**Set problem**. Look through the material and copy each line holding "from".

**Entries provided**.

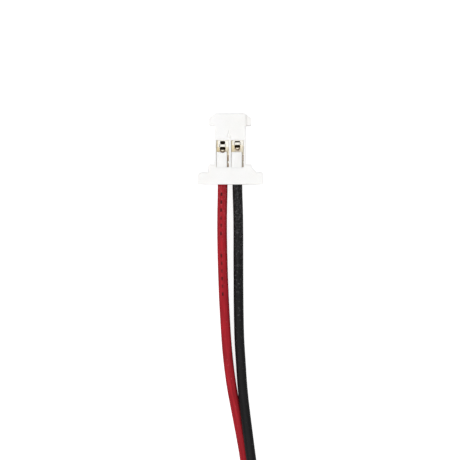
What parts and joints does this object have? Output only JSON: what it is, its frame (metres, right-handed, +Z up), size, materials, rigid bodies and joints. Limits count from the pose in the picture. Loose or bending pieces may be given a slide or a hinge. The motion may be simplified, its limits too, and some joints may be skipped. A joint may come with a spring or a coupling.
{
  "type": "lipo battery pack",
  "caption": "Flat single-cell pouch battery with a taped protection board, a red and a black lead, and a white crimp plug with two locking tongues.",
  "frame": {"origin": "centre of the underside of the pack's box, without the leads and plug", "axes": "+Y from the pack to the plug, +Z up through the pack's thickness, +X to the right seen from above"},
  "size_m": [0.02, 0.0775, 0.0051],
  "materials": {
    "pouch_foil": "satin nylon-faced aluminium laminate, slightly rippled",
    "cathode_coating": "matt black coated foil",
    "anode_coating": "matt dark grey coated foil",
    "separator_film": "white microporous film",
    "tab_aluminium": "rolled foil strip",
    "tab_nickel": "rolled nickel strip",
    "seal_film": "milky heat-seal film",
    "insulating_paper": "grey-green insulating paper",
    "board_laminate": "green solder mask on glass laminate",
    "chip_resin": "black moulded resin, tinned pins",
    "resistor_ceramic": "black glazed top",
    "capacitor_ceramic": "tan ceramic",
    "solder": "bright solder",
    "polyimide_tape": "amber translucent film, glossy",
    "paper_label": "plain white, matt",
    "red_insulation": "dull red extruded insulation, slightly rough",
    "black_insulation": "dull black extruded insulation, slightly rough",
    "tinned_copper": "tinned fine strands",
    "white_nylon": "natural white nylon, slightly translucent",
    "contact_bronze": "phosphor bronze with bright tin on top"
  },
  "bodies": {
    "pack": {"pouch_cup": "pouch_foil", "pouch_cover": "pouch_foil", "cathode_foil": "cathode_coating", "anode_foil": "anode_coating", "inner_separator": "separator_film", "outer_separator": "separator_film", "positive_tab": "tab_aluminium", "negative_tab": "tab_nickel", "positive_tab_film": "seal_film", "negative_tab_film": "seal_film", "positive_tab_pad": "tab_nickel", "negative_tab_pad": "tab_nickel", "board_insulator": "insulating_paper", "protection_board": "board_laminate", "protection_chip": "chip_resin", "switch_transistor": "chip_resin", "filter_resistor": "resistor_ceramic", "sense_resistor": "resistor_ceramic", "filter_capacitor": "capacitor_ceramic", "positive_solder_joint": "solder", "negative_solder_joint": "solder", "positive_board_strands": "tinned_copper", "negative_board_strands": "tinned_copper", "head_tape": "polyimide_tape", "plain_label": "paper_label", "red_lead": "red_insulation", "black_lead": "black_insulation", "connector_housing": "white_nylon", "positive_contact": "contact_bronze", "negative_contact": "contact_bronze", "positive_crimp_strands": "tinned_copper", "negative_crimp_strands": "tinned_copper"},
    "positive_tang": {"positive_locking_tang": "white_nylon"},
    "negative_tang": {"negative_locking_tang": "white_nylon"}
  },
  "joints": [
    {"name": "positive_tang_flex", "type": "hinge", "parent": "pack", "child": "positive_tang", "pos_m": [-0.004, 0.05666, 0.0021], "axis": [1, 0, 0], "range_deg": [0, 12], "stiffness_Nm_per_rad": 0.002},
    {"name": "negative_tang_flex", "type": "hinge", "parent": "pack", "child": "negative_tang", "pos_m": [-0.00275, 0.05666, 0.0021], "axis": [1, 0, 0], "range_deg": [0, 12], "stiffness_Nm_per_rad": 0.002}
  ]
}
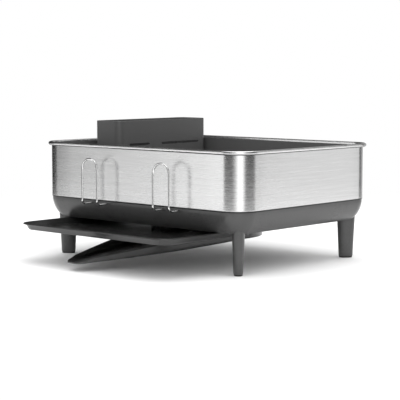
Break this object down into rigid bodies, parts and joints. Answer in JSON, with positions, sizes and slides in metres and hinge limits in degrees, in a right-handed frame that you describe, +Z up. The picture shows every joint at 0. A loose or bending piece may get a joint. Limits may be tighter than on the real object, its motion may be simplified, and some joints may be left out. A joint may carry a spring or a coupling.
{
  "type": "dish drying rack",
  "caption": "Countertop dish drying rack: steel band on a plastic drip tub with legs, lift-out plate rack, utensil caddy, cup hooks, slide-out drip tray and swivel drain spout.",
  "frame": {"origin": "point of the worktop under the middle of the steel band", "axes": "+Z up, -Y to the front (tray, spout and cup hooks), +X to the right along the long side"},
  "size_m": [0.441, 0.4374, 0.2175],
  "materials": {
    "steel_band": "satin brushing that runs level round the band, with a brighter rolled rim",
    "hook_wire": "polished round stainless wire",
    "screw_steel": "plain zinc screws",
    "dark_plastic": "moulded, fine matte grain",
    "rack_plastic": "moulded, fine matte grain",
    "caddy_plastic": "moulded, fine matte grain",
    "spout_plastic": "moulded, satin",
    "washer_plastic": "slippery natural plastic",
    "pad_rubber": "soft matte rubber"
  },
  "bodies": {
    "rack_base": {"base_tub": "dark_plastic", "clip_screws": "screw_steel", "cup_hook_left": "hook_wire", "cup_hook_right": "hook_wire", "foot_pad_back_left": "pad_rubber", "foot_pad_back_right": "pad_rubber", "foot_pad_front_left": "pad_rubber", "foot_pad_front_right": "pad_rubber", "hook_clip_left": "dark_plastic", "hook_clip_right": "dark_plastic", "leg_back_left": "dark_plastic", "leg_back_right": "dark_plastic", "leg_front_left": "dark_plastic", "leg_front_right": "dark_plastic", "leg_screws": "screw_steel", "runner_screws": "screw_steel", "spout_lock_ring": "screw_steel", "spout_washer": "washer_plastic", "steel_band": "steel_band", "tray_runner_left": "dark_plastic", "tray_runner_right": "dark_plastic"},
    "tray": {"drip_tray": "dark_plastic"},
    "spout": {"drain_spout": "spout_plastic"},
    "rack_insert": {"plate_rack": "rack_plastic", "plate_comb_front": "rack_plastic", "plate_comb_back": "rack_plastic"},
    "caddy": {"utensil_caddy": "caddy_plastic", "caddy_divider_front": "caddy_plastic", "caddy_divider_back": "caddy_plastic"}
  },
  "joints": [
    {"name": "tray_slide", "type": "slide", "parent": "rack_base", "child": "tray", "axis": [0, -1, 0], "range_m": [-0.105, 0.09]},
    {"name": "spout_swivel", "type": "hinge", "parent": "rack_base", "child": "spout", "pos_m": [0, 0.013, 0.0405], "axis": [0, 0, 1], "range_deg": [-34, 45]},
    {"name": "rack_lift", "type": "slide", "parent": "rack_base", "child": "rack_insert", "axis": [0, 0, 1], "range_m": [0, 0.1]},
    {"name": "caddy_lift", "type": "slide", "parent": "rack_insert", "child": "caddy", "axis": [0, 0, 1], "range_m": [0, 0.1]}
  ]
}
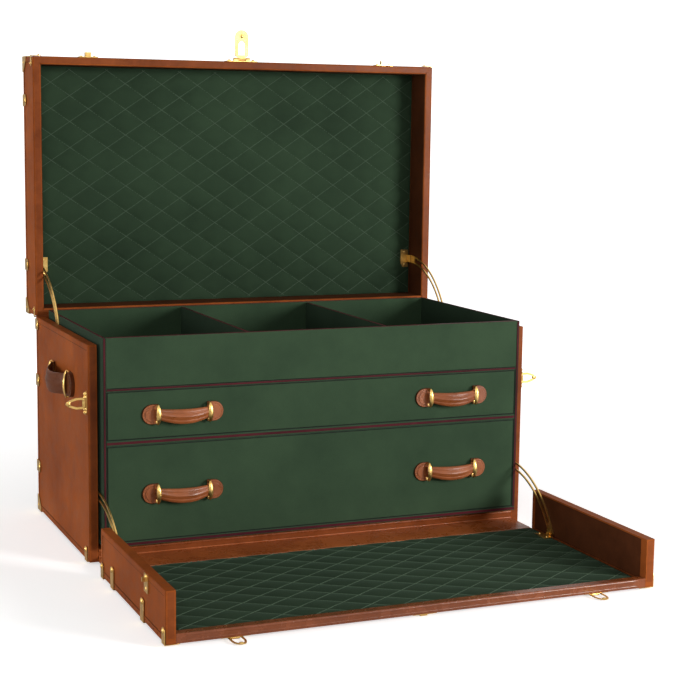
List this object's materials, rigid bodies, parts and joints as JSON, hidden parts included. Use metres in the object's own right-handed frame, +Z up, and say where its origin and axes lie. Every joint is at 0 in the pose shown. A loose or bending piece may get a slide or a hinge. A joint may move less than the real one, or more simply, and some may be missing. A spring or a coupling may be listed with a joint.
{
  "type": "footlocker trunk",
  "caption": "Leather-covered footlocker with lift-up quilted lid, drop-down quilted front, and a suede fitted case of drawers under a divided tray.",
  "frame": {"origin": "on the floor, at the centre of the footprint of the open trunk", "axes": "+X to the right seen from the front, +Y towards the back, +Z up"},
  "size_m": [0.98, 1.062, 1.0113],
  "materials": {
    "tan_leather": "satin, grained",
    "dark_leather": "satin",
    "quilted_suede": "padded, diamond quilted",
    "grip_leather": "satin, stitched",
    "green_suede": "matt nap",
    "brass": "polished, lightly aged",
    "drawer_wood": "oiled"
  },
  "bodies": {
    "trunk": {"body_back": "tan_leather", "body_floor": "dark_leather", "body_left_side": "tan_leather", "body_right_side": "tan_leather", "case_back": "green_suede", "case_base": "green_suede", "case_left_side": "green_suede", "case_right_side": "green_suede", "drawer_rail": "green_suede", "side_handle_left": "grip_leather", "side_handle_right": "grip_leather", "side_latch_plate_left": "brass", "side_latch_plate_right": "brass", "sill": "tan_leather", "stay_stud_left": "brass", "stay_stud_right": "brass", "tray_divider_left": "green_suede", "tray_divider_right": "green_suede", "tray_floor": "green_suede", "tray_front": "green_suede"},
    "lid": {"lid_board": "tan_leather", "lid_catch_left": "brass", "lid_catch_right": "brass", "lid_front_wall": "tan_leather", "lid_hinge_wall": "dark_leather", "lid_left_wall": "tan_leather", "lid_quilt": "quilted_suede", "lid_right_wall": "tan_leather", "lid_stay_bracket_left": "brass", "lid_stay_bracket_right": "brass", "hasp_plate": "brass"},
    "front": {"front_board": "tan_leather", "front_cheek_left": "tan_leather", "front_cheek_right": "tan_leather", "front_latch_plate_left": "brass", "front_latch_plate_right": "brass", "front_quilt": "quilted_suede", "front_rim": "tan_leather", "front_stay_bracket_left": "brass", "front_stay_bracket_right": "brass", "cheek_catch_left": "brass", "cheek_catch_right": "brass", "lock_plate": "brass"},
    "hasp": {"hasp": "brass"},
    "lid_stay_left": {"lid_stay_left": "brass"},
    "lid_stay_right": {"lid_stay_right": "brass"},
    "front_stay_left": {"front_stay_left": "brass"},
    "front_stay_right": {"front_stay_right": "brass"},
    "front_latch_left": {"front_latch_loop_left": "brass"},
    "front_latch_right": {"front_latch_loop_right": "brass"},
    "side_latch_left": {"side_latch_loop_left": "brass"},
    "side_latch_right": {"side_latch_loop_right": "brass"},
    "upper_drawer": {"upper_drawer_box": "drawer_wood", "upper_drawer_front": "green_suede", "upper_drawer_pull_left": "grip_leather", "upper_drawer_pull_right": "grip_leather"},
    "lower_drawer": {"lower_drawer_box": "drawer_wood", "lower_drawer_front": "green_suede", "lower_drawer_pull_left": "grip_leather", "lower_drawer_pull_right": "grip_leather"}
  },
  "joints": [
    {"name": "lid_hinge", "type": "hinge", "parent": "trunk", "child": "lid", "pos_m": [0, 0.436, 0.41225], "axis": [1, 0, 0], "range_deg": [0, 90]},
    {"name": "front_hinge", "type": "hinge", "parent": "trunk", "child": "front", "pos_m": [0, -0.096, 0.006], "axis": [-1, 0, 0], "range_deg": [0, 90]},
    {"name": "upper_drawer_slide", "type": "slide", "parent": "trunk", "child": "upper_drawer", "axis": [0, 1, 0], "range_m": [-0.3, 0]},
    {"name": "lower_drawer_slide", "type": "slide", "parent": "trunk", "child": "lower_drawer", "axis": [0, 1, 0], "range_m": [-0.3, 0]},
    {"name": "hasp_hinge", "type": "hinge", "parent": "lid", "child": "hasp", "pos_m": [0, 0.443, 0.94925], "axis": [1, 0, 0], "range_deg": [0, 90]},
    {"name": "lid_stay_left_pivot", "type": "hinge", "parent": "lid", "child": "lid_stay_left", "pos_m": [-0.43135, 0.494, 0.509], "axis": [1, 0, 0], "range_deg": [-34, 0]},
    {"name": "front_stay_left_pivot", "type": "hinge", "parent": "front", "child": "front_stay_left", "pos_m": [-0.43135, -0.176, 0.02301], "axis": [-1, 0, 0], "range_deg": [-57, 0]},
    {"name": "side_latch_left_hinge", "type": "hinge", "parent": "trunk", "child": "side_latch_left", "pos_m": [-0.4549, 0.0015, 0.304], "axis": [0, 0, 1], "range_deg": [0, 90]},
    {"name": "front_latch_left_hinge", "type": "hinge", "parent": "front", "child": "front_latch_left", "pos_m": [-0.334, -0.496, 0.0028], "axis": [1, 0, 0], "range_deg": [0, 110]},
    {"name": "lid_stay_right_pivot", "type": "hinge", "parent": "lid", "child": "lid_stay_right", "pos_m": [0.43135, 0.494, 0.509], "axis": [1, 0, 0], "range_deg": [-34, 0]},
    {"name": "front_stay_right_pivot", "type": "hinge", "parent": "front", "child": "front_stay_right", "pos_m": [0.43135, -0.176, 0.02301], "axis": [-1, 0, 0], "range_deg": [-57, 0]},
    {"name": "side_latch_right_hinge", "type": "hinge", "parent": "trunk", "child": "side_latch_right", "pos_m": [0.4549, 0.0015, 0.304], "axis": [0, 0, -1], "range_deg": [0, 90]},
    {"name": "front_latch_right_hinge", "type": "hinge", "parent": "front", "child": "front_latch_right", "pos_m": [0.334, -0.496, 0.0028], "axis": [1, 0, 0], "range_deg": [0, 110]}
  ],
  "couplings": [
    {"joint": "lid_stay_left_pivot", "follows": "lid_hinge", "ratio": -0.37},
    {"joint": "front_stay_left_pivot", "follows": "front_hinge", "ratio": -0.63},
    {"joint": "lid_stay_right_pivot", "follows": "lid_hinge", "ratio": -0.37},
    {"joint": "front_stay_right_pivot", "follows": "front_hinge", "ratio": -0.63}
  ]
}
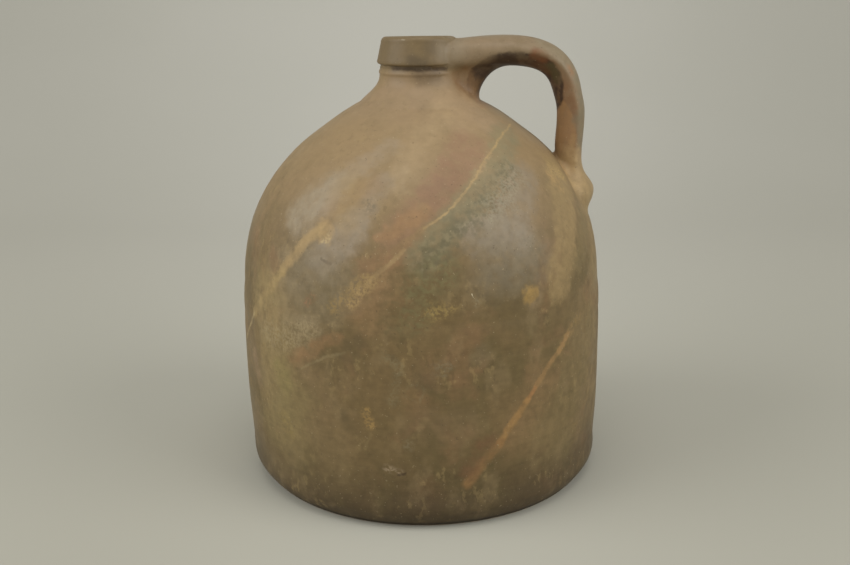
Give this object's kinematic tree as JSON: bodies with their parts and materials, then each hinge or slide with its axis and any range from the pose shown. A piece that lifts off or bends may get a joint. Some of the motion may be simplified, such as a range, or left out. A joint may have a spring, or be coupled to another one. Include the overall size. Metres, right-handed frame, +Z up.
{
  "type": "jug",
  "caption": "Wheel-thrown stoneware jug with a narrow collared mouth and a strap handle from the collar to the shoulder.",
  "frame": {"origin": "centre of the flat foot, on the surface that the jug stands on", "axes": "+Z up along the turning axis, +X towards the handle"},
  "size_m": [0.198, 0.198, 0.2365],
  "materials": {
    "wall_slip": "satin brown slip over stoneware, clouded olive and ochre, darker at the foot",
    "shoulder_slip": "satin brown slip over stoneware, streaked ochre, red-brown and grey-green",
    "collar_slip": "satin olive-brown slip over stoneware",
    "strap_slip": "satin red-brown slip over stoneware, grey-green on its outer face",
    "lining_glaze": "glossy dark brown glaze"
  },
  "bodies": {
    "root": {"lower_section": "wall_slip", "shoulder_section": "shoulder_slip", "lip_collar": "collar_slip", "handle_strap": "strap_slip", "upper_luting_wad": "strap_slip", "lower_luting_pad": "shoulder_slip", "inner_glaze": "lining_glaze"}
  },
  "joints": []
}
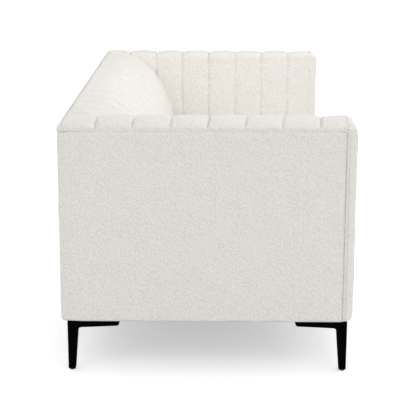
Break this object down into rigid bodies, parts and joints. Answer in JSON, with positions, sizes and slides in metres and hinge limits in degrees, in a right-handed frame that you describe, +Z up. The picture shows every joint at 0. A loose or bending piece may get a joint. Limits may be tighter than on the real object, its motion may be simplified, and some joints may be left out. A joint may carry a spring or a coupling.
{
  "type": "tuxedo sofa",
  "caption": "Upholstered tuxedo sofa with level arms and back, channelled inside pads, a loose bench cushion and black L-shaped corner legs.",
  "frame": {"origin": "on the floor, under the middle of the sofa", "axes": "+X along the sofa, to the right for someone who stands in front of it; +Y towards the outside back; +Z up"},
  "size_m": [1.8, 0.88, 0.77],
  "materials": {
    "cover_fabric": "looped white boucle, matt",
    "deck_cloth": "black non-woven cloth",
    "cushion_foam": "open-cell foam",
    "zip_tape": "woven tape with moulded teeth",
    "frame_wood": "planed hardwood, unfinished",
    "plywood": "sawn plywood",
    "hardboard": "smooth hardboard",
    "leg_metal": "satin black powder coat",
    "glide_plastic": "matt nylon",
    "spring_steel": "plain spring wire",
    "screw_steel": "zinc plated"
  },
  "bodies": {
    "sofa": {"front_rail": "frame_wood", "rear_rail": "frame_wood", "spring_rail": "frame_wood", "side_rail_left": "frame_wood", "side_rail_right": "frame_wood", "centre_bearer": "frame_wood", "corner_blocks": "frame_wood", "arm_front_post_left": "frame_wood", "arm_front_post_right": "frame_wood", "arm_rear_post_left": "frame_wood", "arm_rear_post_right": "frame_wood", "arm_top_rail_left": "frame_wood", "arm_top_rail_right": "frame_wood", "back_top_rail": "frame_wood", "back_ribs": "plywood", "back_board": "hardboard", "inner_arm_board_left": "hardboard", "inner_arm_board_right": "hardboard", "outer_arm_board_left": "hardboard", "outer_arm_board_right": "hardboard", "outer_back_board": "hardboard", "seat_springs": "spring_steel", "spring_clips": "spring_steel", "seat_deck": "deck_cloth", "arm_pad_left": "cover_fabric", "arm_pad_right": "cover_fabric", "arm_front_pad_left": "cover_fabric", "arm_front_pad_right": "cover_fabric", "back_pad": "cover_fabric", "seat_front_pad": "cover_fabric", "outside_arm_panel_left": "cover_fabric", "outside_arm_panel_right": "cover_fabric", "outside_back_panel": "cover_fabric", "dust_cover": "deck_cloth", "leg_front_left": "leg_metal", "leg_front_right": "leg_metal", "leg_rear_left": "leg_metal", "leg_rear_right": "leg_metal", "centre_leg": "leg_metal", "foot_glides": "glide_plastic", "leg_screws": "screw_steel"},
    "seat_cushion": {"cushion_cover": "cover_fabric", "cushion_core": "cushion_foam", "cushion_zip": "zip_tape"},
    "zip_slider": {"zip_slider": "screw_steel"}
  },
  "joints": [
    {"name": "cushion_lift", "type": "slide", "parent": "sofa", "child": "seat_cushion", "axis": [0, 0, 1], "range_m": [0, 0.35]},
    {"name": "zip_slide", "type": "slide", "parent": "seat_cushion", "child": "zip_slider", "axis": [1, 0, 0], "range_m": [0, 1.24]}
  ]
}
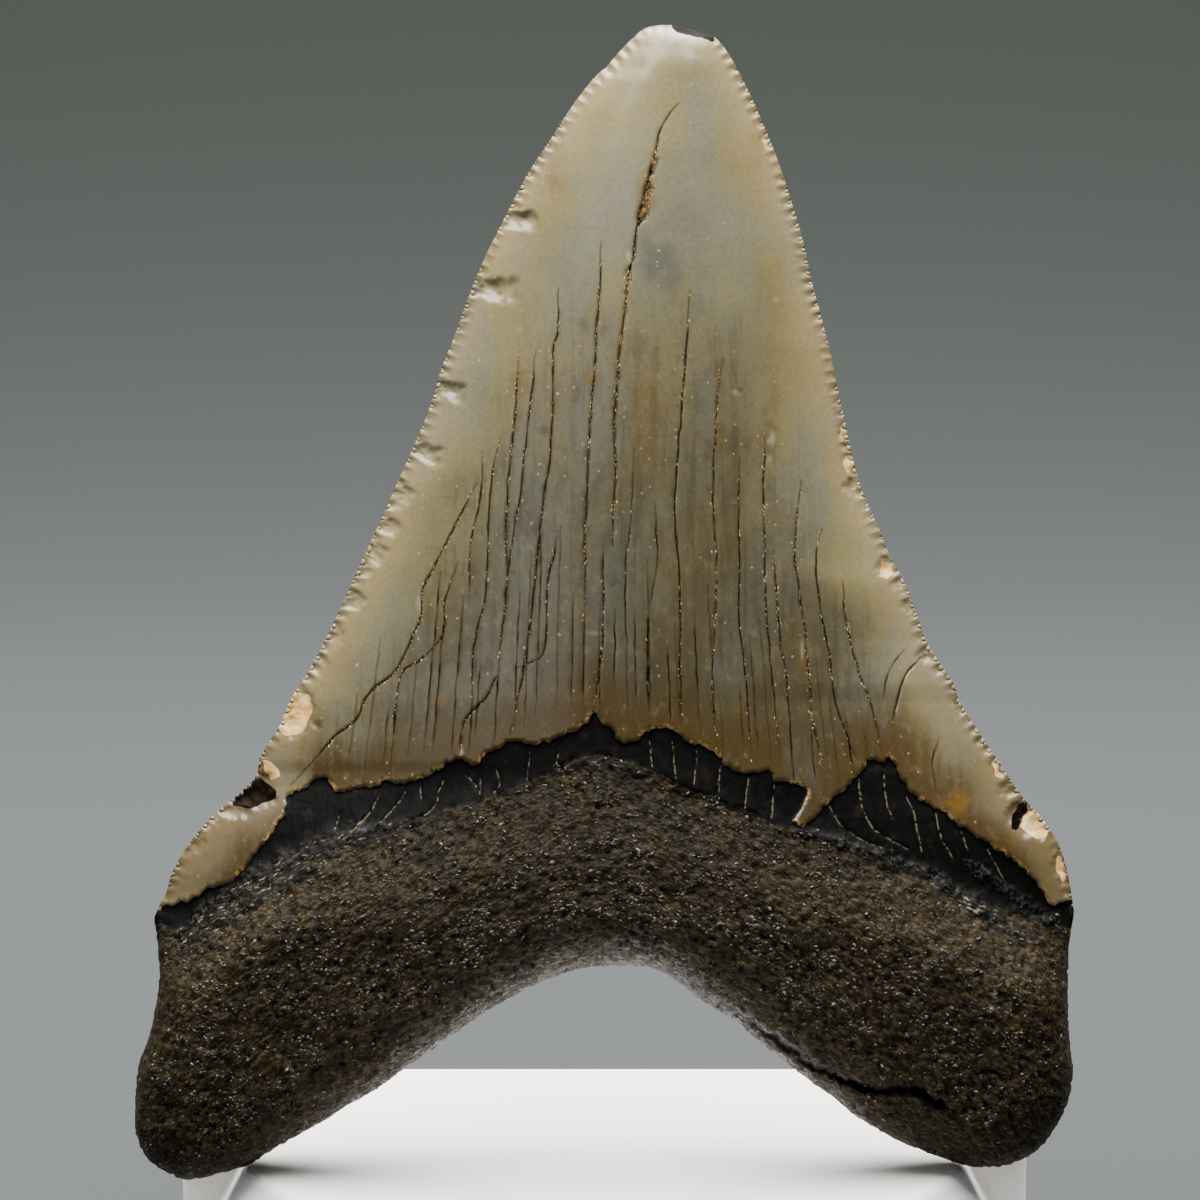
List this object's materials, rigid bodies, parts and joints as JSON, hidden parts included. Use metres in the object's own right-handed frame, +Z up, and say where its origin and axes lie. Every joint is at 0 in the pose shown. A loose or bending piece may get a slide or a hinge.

**The output**.
What parts and joints does this object have? Output only JSON: what it is, its frame (metres, right-handed, +Z up), size, materials, rigid bodies and joints. Limits count from the pose in the picture. Loose or bending pieces may be given a slide or a hinge. The motion may be simplified, its limits too, and some joints may be skipped. A joint may come with a spring or a coupling.
  "frame": {"origin": "centre of the underside of the pack's box, without the leads and plug", "axes": "+Y from the pack to the plug, +Z up through the pack's thickness, +X to the right seen from above"},
  "frame": {"origin": "on the floor, at the centre of the footprint of the open trunk", "axes": "+X to the right seen from the front, +Y towards the back, +Z up"},
Give this object's kinematic tree as JSON: bodies with their parts and materials, then each hinge or slide with its axis and any range from the pose shown. A piece that lifts off or bends may get a joint. Some of the motion may be simplified, such as a range, or left out. A joint may have a spring, or be coupled to another one. Include the overall size. Metres, right-handed frame, +Z up.
  "caption": "Wheel-thrown stoneware jug with a narrow collared mouth and a strap handle from the collar to the shoulder.",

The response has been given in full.